Exercise input ->

__________

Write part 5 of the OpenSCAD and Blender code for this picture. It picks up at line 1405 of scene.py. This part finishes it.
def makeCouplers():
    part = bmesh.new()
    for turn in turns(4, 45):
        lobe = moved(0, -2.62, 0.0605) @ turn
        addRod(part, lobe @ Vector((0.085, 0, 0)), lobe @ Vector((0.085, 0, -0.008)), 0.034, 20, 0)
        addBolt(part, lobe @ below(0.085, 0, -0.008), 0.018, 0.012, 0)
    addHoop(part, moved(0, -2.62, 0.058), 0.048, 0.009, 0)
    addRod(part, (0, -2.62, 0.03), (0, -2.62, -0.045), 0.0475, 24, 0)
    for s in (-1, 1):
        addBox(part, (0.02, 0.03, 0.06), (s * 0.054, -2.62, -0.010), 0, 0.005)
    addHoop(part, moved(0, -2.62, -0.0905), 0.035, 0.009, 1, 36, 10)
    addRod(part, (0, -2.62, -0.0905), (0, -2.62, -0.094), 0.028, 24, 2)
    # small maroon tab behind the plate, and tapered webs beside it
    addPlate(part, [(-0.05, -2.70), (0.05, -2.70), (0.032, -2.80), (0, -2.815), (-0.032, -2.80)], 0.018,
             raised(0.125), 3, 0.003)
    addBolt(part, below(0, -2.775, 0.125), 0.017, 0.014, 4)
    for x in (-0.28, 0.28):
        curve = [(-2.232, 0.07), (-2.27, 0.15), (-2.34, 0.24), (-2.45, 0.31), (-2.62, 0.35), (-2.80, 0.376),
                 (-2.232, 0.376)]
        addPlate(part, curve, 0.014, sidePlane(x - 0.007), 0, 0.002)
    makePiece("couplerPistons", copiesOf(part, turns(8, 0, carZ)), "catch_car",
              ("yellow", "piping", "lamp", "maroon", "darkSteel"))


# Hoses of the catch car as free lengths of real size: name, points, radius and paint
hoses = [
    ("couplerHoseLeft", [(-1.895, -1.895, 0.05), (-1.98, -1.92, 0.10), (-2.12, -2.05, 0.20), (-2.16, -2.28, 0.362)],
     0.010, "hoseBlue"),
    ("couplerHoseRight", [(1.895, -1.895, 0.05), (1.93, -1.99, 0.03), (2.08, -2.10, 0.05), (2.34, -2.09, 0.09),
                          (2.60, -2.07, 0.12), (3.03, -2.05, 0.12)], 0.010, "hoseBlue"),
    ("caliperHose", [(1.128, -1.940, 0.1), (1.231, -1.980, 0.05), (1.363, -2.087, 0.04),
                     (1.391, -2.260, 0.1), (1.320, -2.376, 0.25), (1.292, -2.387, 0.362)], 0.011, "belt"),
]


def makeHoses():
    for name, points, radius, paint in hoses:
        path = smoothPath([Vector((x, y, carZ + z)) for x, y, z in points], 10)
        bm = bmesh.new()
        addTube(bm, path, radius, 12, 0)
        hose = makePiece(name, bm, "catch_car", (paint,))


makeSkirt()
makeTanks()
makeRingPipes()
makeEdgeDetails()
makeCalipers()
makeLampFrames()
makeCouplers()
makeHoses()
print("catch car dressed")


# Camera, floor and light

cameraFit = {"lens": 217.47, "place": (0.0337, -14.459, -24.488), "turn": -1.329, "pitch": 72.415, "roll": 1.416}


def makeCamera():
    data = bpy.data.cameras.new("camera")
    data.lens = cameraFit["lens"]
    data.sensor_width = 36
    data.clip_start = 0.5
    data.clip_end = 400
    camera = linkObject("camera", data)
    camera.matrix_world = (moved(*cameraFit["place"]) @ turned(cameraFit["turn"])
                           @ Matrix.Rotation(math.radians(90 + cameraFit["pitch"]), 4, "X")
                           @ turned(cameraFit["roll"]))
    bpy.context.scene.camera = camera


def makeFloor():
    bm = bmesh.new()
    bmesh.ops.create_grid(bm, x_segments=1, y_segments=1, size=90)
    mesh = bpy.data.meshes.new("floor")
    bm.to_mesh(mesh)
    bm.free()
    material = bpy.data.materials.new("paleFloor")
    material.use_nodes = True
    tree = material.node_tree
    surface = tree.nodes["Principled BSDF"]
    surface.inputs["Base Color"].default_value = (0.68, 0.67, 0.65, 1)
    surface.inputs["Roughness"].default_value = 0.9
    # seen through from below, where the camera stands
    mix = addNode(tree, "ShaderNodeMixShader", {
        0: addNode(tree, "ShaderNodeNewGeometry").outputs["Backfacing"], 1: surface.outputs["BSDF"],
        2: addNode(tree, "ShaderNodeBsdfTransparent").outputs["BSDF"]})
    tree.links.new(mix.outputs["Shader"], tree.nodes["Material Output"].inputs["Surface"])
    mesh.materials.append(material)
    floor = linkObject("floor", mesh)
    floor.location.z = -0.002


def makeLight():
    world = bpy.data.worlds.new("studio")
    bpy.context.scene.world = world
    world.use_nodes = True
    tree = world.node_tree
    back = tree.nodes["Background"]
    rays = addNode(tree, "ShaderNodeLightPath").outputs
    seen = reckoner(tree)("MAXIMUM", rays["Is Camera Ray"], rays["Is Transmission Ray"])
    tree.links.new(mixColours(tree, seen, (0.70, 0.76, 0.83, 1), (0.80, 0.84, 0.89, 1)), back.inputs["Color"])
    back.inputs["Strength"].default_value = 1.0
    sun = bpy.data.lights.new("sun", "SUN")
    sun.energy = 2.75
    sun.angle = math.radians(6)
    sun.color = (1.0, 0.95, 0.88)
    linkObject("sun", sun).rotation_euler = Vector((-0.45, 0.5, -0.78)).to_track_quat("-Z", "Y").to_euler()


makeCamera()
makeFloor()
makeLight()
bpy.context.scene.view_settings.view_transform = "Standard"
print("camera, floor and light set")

__________

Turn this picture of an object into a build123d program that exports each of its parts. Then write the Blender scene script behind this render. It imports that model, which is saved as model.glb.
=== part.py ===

__________

Goal -> What is the number of lines in these records that contain "behind"? Reply with the number only.

The result -> 2